Asked about the competitive advantages of the Dominican Republic, he mentions several. They include a stable political situation (unlike neighboring Haiti), proximity to the United States, a diversified economy (including a strong tourism sector), advanced telecommunications, five airports with good connections to America, Latin America and Europe, and a government that understand the role and issues of the private sector.

On the security front, the ambassador says his government “is 100 percent committed to cooperate with the United States.” This includes in areas of common concern, such as the volatile situation in Haiti as well as typically Caribbean problems, such as drug trafficking.

And then there is baseball. Not a common strategic issue with the United States, Dominicans are proud of the fact that over 100 players of the 700 in America’s professional leagues are from the Dominican Republic, including such stars as Baltimore Orioles slugger Sami Sosa. “This gives us visibility,” the ambassador says with a smile.

Biography of Flavio Darío Espinal
Flavio Darío Espinal obtained his Law Degree (Summa Cum Laude) at the Pontificia Universidad Católica Madre y Maestra (PUCMM). He holds a Master Degree in Political Sciences from Essex University in England and for his PHD in Government, Dr. Espinal attended the University of Virginia, in the United States. He has been awarded with three renowned international scholarships and programs such as the LASAPAU-Fulbright Scholarship and Research Scholarships from the Bradley Foundation, The Dupont Foundation and the Institute of World Politics of the United States.

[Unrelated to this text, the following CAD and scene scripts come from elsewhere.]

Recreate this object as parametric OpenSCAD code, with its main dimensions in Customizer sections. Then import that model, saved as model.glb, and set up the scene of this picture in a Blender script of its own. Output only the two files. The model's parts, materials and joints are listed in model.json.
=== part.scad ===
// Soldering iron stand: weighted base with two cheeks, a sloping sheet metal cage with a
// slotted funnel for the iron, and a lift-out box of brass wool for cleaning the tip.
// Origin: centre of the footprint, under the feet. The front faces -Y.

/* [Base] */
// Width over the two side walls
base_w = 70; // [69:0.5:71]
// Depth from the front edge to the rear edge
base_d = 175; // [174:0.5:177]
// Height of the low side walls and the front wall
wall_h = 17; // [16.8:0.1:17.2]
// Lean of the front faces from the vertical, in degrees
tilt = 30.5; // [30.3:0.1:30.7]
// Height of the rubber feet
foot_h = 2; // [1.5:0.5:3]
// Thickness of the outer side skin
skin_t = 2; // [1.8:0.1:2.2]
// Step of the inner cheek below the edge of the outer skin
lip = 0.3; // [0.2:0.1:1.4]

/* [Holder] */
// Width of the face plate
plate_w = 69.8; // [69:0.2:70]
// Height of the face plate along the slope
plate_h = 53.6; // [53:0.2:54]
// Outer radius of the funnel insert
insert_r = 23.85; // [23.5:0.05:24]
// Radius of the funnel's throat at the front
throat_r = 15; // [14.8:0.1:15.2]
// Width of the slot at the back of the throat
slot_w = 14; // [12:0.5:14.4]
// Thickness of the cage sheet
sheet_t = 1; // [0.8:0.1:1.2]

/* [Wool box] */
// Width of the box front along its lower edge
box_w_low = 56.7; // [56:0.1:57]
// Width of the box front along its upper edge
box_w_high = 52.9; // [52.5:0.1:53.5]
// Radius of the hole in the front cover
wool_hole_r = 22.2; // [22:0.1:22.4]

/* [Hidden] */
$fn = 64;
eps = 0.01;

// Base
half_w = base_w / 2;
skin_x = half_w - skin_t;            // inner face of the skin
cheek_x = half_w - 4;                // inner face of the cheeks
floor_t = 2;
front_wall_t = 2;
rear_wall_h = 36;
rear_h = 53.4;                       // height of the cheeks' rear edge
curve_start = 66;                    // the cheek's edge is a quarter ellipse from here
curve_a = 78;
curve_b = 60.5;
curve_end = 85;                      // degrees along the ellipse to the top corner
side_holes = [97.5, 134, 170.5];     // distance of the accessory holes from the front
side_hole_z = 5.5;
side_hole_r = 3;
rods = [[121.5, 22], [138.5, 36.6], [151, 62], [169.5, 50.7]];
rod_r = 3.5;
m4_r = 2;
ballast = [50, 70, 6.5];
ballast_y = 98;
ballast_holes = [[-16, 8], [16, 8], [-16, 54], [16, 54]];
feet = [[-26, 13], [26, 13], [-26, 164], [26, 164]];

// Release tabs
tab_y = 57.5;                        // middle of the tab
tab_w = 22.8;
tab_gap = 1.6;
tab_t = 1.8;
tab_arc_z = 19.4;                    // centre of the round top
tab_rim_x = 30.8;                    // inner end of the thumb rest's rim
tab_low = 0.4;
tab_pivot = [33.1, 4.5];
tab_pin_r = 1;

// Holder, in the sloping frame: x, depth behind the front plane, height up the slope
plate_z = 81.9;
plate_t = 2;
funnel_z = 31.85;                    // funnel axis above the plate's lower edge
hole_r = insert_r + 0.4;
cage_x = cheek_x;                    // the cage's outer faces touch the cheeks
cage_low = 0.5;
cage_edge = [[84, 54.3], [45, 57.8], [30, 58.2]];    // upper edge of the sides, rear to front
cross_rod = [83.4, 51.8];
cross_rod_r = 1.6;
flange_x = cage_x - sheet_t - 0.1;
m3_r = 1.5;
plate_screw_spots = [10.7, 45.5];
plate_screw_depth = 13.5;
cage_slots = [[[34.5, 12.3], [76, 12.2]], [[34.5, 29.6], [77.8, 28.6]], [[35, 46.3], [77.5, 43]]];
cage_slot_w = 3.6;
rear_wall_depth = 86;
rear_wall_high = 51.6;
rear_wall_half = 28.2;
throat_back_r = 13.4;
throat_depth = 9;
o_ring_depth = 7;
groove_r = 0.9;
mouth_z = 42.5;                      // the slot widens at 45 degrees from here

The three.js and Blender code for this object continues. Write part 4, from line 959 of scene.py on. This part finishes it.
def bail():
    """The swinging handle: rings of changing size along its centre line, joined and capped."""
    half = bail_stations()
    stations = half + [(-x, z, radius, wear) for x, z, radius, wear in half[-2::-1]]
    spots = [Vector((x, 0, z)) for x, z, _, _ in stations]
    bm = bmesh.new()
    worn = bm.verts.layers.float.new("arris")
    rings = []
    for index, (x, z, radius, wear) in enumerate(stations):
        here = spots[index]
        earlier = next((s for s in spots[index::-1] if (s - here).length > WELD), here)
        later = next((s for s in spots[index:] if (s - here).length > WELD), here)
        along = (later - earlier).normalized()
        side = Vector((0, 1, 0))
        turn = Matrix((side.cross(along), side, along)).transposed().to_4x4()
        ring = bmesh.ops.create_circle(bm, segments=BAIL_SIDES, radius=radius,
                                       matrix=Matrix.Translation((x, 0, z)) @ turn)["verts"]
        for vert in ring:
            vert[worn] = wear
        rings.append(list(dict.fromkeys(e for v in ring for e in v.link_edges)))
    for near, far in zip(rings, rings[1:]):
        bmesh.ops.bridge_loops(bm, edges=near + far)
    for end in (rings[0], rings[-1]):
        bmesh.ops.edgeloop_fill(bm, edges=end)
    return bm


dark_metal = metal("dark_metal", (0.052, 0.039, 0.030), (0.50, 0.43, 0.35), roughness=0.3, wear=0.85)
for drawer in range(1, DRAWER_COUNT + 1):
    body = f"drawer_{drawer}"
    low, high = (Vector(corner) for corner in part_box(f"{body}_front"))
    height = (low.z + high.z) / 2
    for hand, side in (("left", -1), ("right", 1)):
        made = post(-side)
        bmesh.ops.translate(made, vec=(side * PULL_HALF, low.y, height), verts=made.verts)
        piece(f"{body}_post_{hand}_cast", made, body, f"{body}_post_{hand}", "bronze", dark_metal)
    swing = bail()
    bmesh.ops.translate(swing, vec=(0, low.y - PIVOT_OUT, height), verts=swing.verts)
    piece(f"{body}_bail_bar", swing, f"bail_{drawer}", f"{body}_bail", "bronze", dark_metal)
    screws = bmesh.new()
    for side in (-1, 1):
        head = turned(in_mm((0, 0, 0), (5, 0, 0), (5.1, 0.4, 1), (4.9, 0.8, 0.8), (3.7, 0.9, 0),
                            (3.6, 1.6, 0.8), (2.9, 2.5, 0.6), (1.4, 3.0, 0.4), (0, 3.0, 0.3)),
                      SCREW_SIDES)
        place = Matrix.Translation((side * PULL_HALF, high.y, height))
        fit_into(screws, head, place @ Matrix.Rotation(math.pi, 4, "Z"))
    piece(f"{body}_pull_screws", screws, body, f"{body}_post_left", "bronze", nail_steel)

During the years 1996-2000 he served as Ambassador of the Dominican Republic to the Organization of American States (OAS) where he held several positions:  Chair of the Permanent Council, Chair of the Committee on Legal and Political Issues and the Chair of the Committee on Hemispherical Security. In the process of the “Summits of the Americas”, he was co-coordinator of the Civil Society Agenda, representing the Dominican Republic. While holding these chairs, Ambassador Espinal acted as Chairman of several important hemispherical reunions that dealt with issues such as Justice, Democracy, Human Rights and the Development and Strengthening of the Interamerican System.

Dr. Espinal has worked as an attorney at law in his native city of Santiago and in Santo Domingo, Capital of the Dominican Republic as well. He has served as Counselor for several private corporations and for international organizations such as the Interamerican Development Bank, the United Nations Programs for Development (PNUD) and the Organization of American States (OAS).

His Book “Constitutionalism and Political Processes in the Dominican Republic”  received the annual essay award, “Pedro Henriquez Ureña 2001-2002”. He has  published numerous articles and essays about politics and constitutional issues in different academic media and national newspapers. At the moment his articles appear on a regular basis at El Caribe newspaper and is co-conductor of the television program “En Contexto” that is transmitted every week at CDN (Cadena de Noticias).

Dr. Espinal was the Director of the University Center of Political and Social Studies (CUEPS) and of the Center for the Study, Prevention and Resolution of Conflicts (CEPREC) of the Pontificia Universidad Catolica Madre y Maestra (PUCMM). He was also the Director of the Law School of this university and taught Introduction to Law, International and Public Law and Constitutional Law.

On November 23, 2004 was appointed Ambassador of the Dominican Republic to the government of the United States of America.